— BEGIN —

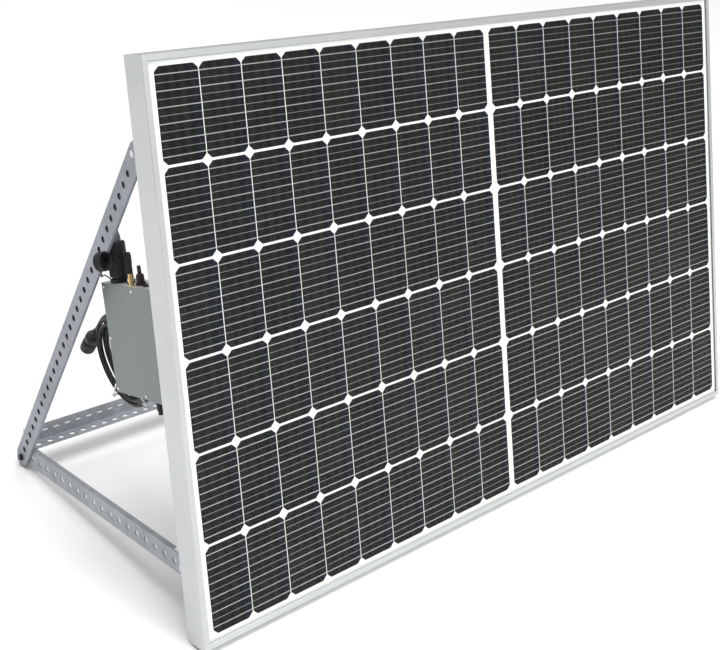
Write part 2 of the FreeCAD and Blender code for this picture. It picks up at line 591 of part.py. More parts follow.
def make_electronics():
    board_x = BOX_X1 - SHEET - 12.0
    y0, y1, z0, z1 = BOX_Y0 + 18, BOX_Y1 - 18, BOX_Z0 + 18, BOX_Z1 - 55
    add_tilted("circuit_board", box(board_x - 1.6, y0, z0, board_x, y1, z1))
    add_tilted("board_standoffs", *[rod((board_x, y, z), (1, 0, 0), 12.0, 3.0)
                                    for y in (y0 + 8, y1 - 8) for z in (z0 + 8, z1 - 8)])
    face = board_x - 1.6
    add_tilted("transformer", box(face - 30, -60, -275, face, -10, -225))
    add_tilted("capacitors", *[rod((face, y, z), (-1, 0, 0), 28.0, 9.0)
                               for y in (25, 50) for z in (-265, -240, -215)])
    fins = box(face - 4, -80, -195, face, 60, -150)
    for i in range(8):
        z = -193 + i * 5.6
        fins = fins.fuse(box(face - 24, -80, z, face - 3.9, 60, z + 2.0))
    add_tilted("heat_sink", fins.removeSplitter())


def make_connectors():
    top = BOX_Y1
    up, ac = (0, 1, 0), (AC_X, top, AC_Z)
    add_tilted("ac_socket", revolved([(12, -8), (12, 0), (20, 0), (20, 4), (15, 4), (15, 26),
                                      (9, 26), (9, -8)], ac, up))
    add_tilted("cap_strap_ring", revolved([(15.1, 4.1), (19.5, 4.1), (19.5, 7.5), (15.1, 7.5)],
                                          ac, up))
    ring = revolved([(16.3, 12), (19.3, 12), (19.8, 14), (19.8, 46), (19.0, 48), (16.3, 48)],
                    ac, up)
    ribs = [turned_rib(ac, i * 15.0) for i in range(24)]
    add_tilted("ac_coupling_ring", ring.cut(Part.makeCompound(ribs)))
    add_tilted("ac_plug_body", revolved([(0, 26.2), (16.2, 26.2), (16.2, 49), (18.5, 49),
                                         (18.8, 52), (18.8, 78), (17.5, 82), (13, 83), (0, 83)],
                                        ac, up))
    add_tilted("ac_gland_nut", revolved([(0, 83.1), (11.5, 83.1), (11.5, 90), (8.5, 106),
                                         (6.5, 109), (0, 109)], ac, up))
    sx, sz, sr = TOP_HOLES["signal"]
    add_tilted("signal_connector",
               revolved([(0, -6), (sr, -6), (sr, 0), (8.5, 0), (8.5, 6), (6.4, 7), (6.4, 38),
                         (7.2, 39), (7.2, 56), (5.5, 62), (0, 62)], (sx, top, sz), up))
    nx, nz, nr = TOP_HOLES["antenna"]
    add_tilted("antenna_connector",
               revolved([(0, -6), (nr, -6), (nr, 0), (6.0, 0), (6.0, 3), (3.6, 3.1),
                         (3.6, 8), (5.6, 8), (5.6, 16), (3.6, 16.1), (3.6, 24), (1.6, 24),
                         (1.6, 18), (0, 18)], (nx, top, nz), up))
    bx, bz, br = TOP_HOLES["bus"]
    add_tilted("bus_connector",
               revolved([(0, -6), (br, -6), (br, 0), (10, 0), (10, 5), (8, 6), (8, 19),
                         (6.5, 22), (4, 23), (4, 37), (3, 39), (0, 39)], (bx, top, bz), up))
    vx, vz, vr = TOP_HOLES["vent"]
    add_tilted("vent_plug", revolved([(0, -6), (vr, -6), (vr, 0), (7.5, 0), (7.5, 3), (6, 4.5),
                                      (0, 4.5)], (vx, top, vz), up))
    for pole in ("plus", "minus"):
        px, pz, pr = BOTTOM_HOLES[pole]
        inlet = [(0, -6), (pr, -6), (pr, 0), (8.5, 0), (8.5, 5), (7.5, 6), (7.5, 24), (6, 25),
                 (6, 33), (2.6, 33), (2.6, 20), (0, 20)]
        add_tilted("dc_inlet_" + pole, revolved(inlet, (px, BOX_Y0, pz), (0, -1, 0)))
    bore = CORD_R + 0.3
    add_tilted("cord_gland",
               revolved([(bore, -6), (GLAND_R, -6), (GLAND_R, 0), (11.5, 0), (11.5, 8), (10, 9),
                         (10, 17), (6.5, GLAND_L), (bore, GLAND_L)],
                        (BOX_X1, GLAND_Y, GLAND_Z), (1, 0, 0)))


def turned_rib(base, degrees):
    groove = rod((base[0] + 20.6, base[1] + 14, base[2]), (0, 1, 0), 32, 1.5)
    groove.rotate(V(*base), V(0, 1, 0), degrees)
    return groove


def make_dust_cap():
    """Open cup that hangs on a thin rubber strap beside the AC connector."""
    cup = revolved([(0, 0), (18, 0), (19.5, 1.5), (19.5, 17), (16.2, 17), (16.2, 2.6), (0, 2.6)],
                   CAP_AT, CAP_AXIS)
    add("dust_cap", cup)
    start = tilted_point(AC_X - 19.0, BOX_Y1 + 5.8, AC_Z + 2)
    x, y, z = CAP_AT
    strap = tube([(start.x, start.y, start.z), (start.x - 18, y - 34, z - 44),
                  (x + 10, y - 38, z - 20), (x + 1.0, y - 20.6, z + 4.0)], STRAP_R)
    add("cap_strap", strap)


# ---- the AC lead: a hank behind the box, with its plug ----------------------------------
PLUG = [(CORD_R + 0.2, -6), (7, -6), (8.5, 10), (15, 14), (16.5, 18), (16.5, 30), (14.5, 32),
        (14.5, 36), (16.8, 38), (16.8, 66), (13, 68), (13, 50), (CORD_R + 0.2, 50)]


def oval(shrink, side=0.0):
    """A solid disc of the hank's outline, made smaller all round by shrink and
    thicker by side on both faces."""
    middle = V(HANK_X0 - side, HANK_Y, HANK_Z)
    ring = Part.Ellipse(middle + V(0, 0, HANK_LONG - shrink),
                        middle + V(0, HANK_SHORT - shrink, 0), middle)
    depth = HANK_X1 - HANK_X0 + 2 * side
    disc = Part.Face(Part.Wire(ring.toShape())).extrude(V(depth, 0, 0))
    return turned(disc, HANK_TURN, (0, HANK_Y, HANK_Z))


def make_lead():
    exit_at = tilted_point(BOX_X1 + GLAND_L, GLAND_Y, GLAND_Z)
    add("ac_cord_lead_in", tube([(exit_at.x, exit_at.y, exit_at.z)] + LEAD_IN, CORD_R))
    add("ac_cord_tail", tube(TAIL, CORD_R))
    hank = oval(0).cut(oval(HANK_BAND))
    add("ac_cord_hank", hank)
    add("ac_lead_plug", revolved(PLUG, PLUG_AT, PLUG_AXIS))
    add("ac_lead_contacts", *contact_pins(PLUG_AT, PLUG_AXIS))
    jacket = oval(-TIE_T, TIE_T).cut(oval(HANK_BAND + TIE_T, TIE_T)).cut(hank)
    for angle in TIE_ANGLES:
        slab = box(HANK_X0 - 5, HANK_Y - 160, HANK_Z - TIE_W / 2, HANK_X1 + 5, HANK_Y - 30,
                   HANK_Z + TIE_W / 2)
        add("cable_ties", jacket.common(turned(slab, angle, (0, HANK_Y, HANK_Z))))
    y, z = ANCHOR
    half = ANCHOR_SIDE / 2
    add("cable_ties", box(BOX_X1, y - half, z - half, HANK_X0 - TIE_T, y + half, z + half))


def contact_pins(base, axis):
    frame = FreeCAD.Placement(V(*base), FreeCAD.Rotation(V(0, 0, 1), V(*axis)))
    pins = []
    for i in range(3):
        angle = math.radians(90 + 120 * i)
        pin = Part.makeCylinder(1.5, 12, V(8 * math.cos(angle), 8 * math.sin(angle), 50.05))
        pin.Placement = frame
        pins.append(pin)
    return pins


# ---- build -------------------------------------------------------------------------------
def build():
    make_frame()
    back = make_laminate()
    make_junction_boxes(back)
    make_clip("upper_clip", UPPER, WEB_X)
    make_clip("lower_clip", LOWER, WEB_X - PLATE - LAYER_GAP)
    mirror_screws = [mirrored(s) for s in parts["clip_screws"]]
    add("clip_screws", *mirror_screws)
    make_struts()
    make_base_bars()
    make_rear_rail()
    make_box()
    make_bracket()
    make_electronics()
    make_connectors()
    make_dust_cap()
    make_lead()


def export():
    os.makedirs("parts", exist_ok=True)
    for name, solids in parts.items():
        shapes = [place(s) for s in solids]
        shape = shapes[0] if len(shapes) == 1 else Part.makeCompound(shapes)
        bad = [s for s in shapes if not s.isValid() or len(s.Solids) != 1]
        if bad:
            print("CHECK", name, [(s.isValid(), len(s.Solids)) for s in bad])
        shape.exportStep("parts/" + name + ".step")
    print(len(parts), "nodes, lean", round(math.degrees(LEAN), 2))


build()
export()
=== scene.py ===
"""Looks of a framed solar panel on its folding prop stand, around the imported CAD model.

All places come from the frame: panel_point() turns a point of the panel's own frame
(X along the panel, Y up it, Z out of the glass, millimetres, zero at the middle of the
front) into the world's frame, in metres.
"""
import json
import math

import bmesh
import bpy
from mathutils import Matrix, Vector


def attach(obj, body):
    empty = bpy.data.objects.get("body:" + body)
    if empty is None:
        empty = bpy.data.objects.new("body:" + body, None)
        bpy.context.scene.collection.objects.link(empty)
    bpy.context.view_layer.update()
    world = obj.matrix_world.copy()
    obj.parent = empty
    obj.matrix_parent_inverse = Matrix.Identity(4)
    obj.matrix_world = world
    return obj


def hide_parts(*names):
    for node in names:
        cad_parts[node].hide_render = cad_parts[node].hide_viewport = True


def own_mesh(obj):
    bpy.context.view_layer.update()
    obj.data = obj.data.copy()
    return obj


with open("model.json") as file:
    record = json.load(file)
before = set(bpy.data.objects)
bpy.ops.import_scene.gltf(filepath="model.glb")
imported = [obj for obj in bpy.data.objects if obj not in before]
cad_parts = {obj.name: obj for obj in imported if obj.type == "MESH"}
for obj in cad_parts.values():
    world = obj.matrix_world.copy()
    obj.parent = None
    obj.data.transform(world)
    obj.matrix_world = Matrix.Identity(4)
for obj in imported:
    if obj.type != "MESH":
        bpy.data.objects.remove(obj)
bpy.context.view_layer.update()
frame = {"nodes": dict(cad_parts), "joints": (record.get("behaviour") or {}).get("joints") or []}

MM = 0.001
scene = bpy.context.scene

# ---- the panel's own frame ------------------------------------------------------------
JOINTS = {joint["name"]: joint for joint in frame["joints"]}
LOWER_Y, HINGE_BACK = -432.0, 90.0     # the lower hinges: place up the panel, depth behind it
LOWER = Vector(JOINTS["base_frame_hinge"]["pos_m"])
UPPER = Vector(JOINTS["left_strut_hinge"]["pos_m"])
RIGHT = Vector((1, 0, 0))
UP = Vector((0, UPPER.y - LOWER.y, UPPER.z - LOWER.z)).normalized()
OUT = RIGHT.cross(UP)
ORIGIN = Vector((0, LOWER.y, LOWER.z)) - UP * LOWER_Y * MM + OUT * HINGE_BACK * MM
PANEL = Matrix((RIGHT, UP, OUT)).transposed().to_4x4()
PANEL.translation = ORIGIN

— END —
— BEGIN —

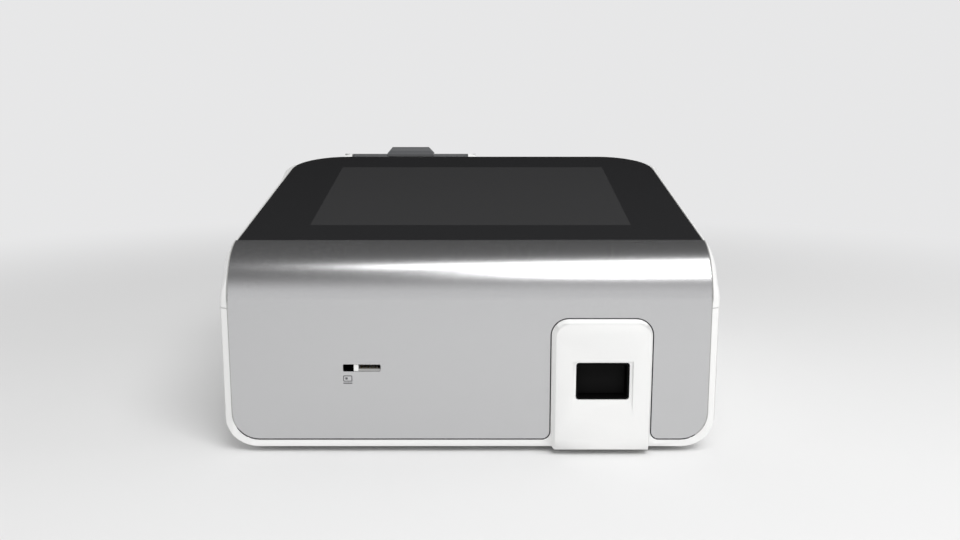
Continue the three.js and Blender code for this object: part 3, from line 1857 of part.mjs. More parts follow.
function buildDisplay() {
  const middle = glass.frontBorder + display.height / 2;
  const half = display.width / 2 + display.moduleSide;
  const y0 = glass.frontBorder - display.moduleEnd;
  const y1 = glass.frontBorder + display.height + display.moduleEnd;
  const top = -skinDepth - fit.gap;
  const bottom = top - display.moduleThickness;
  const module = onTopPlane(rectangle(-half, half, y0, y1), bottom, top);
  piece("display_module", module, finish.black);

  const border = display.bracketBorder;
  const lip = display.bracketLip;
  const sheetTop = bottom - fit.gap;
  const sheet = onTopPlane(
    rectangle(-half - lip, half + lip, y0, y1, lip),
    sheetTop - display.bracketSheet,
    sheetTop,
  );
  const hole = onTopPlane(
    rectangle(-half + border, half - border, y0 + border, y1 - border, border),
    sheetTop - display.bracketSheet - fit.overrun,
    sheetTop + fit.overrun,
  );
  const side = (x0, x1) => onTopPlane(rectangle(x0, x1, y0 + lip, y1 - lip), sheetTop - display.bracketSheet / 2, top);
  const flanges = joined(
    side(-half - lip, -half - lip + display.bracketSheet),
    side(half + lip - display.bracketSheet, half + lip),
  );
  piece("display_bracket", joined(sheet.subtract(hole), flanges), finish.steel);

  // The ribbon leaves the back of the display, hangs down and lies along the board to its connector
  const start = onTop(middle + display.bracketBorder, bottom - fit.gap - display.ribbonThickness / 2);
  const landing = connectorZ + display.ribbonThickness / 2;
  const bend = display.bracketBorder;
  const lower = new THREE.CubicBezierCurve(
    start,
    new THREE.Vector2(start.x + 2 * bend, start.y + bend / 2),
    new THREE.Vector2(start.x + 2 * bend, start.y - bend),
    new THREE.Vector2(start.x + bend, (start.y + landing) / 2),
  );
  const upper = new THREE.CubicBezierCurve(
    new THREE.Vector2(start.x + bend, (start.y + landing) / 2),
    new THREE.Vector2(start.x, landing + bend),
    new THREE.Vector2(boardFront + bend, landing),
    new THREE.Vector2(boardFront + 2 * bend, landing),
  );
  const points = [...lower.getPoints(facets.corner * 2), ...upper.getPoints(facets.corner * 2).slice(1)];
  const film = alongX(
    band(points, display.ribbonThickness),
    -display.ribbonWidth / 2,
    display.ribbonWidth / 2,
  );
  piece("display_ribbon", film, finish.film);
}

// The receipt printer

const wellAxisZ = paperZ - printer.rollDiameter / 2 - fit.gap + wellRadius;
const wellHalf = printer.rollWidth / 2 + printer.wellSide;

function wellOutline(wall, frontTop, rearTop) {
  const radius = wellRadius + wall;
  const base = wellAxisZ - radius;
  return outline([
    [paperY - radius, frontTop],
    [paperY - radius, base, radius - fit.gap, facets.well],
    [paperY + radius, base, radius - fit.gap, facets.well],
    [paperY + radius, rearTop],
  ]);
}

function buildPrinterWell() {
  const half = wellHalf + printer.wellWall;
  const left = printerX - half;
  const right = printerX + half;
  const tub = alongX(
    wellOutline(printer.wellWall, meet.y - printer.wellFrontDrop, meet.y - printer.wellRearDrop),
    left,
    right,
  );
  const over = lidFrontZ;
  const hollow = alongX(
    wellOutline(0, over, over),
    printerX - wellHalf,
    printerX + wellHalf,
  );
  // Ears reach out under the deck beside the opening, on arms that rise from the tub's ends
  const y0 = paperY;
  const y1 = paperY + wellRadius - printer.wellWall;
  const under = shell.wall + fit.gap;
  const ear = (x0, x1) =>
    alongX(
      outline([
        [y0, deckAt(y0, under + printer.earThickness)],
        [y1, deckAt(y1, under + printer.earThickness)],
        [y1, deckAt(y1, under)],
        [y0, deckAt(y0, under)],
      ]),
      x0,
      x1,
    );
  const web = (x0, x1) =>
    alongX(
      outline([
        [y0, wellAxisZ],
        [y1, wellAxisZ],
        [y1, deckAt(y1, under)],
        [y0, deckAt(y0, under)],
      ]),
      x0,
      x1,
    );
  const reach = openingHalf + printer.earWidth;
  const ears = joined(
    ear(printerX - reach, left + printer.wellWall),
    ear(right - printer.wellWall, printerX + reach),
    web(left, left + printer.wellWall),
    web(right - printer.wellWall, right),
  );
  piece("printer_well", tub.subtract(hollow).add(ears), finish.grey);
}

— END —

§ **Given request**
Only the lines running from the line with "# ---- build" through the line with "before = set(bpy.data.objects)" should be repeated, exactly and with both ends kept.

§ **Correct result**
# ---- build -------------------------------------------------------------------------------
def build():
    make_frame()
    back = make_laminate()
    make_junction_boxes(back)
    make_clip("upper_clip", UPPER, WEB_X)
    make_clip("lower_clip", LOWER, WEB_X - PLATE - LAYER_GAP)
    mirror_screws = [mirrored(s) for s in parts["clip_screws"]]
    add("clip_screws", *mirror_screws)
    make_struts()
    make_base_bars()
    make_rear_rail()
    make_box()
    make_bracket()
    make_electronics()
    make_connectors()
    make_dust_cap()
    make_lead()


def export():
    os.makedirs("parts", exist_ok=True)
    for name, solids in parts.items():
        shapes = [place(s) for s in solids]
        shape = shapes[0] if len(shapes) == 1 else Part.makeCompound(shapes)
        bad = [s for s in shapes if not s.isValid() or len(s.Solids) != 1]
        if bad:
            print("CHECK", name, [(s.isValid(), len(s.Solids)) for s in bad])
        shape.exportStep("parts/" + name + ".step")
    print(len(parts), "nodes, lean", round(math.degrees(LEAN), 2))


build()
export()
=== scene.py ===
"""Looks of a framed solar panel on its folding prop stand, around the imported CAD model.

All places come from the frame: panel_point() turns a point of the panel's own frame
(X along the panel, Y up it, Z out of the glass, millimetres, zero at the middle of the
front) into the world's frame, in metres.
"""
import json
import math

import bmesh
import bpy
from mathutils import Matrix, Vector


def attach(obj, body):
    empty = bpy.data.objects.get("body:" + body)
    if empty is None:
        empty = bpy.data.objects.new("body:" + body, None)
        bpy.context.scene.collection.objects.link(empty)
    bpy.context.view_layer.update()
    world = obj.matrix_world.copy()
    obj.parent = empty
    obj.matrix_parent_inverse = Matrix.Identity(4)
    obj.matrix_world = world
    return obj


def hide_parts(*names):
    for node in names:
        cad_parts[node].hide_render = cad_parts[node].hide_viewport = True


def own_mesh(obj):
    bpy.context.view_layer.update()
    obj.data = obj.data.copy()
    return obj


with open("model.json") as file:
    record = json.load(file)
before = set(bpy.data.objects)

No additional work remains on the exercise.